De fato não podemos negar que falte charme estético ao filme. Ambientado no início dos anos 70 e retratando a ascensão profissional da tenista Billy Jean King e a perseguição por seu talento (e a fome por atenção), na qual o veterano Bobby Riggs se empenha em sua direção, o longa é muito bem sucedido nesse sentido. Do figurino impecável à fotografia cheia de bossa (a cargo da incrível dupla de La La Land, respectivamente Mary Zophres e Linus Sandgren), empregando até belos e pontuais 'lens flares' e uma movimentação de câmera que até se adéqua ao cinema produzido no período, o filme chega ao máximo de conseguir ao menos uma incrível reprodução da partida de tênis no qual o filme gira em torno; vindo de um crítico como eu, que entende tanto de tênis quanto de física, o fato de reproduzir os pontos cruciais de um jogo importante e filmar tal partidas em planos abertos e capturando os lances inteiros é de se aplaudir. Mas é necessário deixar claro que um filme é mais do que uma reprodução de cenas com exatidão, é preciso um roteiro que dê profundidade a personagens, situações e ações, principalmente por se tratar de uma produção com tantas ambições humanas.

Material humano há de sobra em Guerra dos Sexos. Sua comissão de frente é formada por Emma Stone e Steve Carell, em grandes momentos de formas muito distintas. Ela parece definitivamente estr no grande momento de sua carreira, e entrega algo muito interiorizado e sensorial, e talvez por isso consiga fugir tanto das armadilhas em que o roteiro a enfia, pois seu olhar está sempre à frente do que é dito; já ele é o oposto disso, um personagem que é um rolo compressor de feitos, gestos, expositivo e exagerado, que ainda bem é vivido pelo ator que Carell é, que embaixo do turbilhão de coisas feitas e ditas, também consegue olhar, embora não se saiba se o espectador consiga olhá-lo. Para além deles, o elenco não só é grande como também grandioso: Bill Pullman, Elisabeth Shue, Alan Cumming (em um personagem de dar pena), e as duas cerejas do bolo, Andrea Riseborough e Sarah Silverman, que igualmente conseguem se sobressair ao tanto de clichê e frase feita que precisam ser ditas. Todos estão em plena forma e muitas cenas alcançam notas bem altas pela junção desses fatores e do naturalismo que eles conseguem apesar de tudo, mas cada diálogo parece pronto para apenas ser gritado no seu ouvido. E nenhum deles consegue se livrar do fato de que muitas coisas ali são rascunhos, e tantos outros nem isso (a família de Bobby Riggs é triste de ver, parecem bonecos sem articulação ou função). 
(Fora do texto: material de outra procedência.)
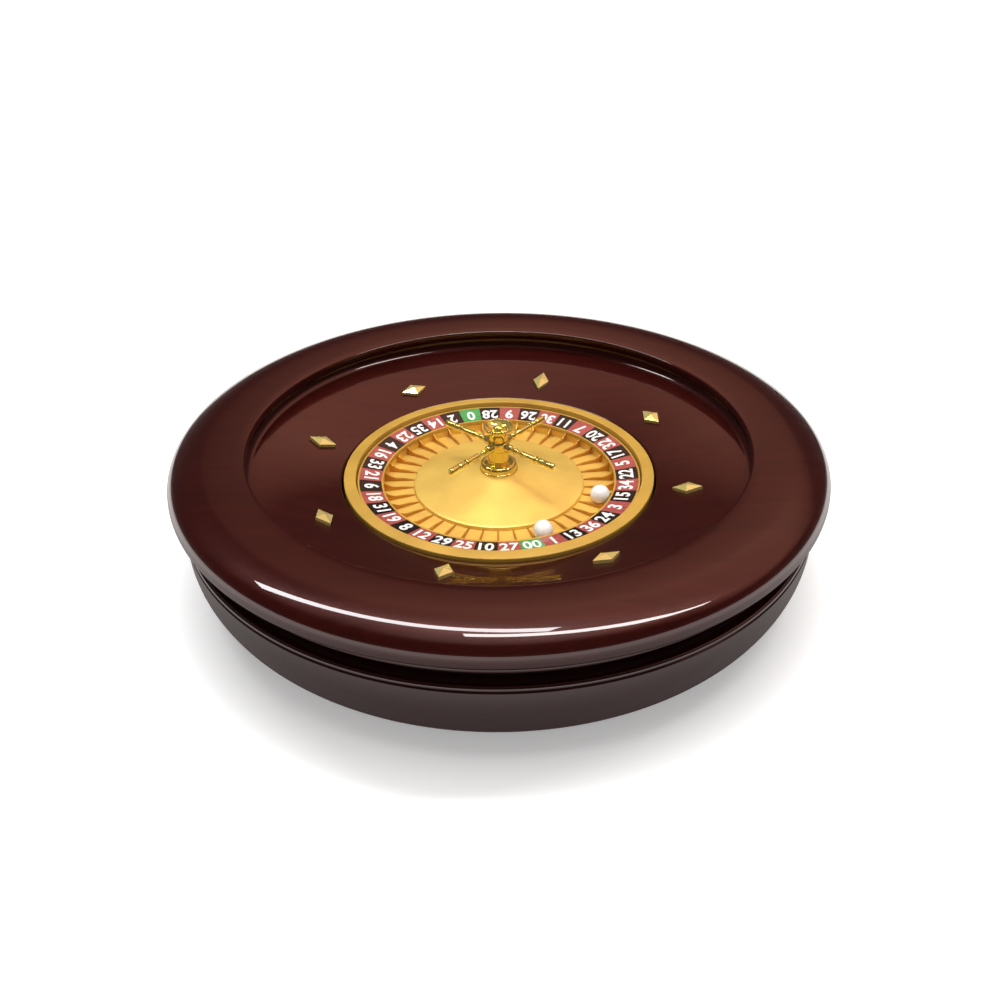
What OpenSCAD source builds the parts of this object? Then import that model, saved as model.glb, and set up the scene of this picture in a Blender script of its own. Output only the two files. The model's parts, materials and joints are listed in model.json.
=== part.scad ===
// Turned mahogany roulette wheel: a bowl with rim, ball track and apron, a gold rotor with
// thirty eight pockets on ball bearings, a brass turret with four arms, and two loose balls.
// Millimetres, +Z up, origin under the centre of the base; angle 0 is +X, seen from above.

/* [Bowl] */
// outer diameter of the whole wheel over the rim
wheel_d = 500; // [470:5:560]
// height of the rim top above the table
rim_top_h = 115; // [108:0.5:125]
// width of the rim from its outer edge to the lip
rim_w = 58.4; // [54:0.2:64]
// distance from the outer edge in to the shoulder of the rim
shoulder_in = 28; // [25:0.5:32]
// fall of the crown from the shoulder to the lip edge
crown_fall = 1.5; // [0:0.1:4]
// radius of the rolled nose of the rim
nose_r = 12; // [9:0.5:13]
// radius of the shoulder above the nose
shoulder_r = 48; // [36:1:60]
// height of the top of the lower bowl
bowl_top_h = 72; // [66:0.5:74]
// distance from the outer edge in to the side of the lower bowl
bowl_in = 8.5; // [6:0.5:14]
// radius of the turned side of the lower bowl
bowl_side_r = 60; // [45:1:66]
// thickness of the baize disc under the bowl
baize_t = 3; // [1.5:0.5:4]
// distance from the foot of the bowl in to the edge of the baize
baize_in = 6.9; // [2:0.1:20]
// height by which the foot cuts the arc of the side off
foot_cut = 2; // [1:0.5:6]
// distance from the outer edge in to the dark reveal between the rim and the lower bowl
reveal_in = 21; // [17:0.5:26]
// radius of the thin bead that edges the reveal, above and below
bead_r = 2.4; // [1.5:0.1:3]

/* [Ball track and apron] */
// height of the underside of the rim lip
lip_under_h = 107.5; // [105:0.5:109]
// radius of the concave ball track
track_r = 8.5; // [8:0.1:9.5]
// distance from the lip in to the middle of the ball track
track_in = 2.8; // [2:0.1:4]
// width of the flat step between the ball track and the apron
track_step_w = 1.8; // [1:0.1:3]
// width of the turned ring that carries the ball track
track_ring_w = 19; // [17:0.5:21]
// height of the apron where it meets the ball track
apron_top_h = 94.5; // [92:0.5:97]
// height of the apron at its inner edge
apron_low_h = 81.5; // [79:0.5:82.5]
// gap between the rotor edge and the apron
rotor_gap = 1.8; // [1:0.1:4]
// gap between the rotor edge and the wall of the well it turns in
well_gap = 3.3; // [2:0.1:8]
// height of the floor of the well
well_floor_h = 30; // [24:1:34]

/* [Deflectors] */
// number of brass deflectors on the apron, every second one set crosswise
deflector_count = 8; // [4:2:12]
// share of the apron's width from its inner edge out to the deflectors
deflector_share = 0.38; // [0.3:0.01:0.6]
// depth by which a deflector is let into the apron
deflector_sink = 0.2; // [0.1:0.05:0.5]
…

Não se reconhece aqui o habitual talento do cara que escreveu grandes textos, como o de Ou Tudo ou Nada. Beaufoy parece ter tido muito trabalho por aqui, pois são muitos personagens, todos com algum grau de singularidade em algum ponto, e são muitos temas, tais como o machismo vigente, a luta por um feminismo tão latente quanto refrescante, descoberta de sexualidade, homofobia, tudo muito importante, e que exatamente por isso merecia dedicação maior por todos os lados que se apresenta e isso raramente há. Com a apresentação infindável de questões e de grandes tipos vividos por grandes atores, realmente seria tarefa hercúlea dar conta de tudo. E o que se vê de fato não é um produto coeso, com um sem fim de questionamentos apresentados onde todos ficam na superfície rasa. Uma pena, por que tanto a história que se apresenta teria tudo pra render um resultado grandioso, talvez se a preocupação fosse retratar melhor e de maneira mais aprofundada todo aquele entorno, e não apenas dizer frases feitas para gerar um textão em busca de likes - infelizmente, um filme que se pretendia  retratar o ontem deveria apenas evocar o hoje, e não desejar sê-lo.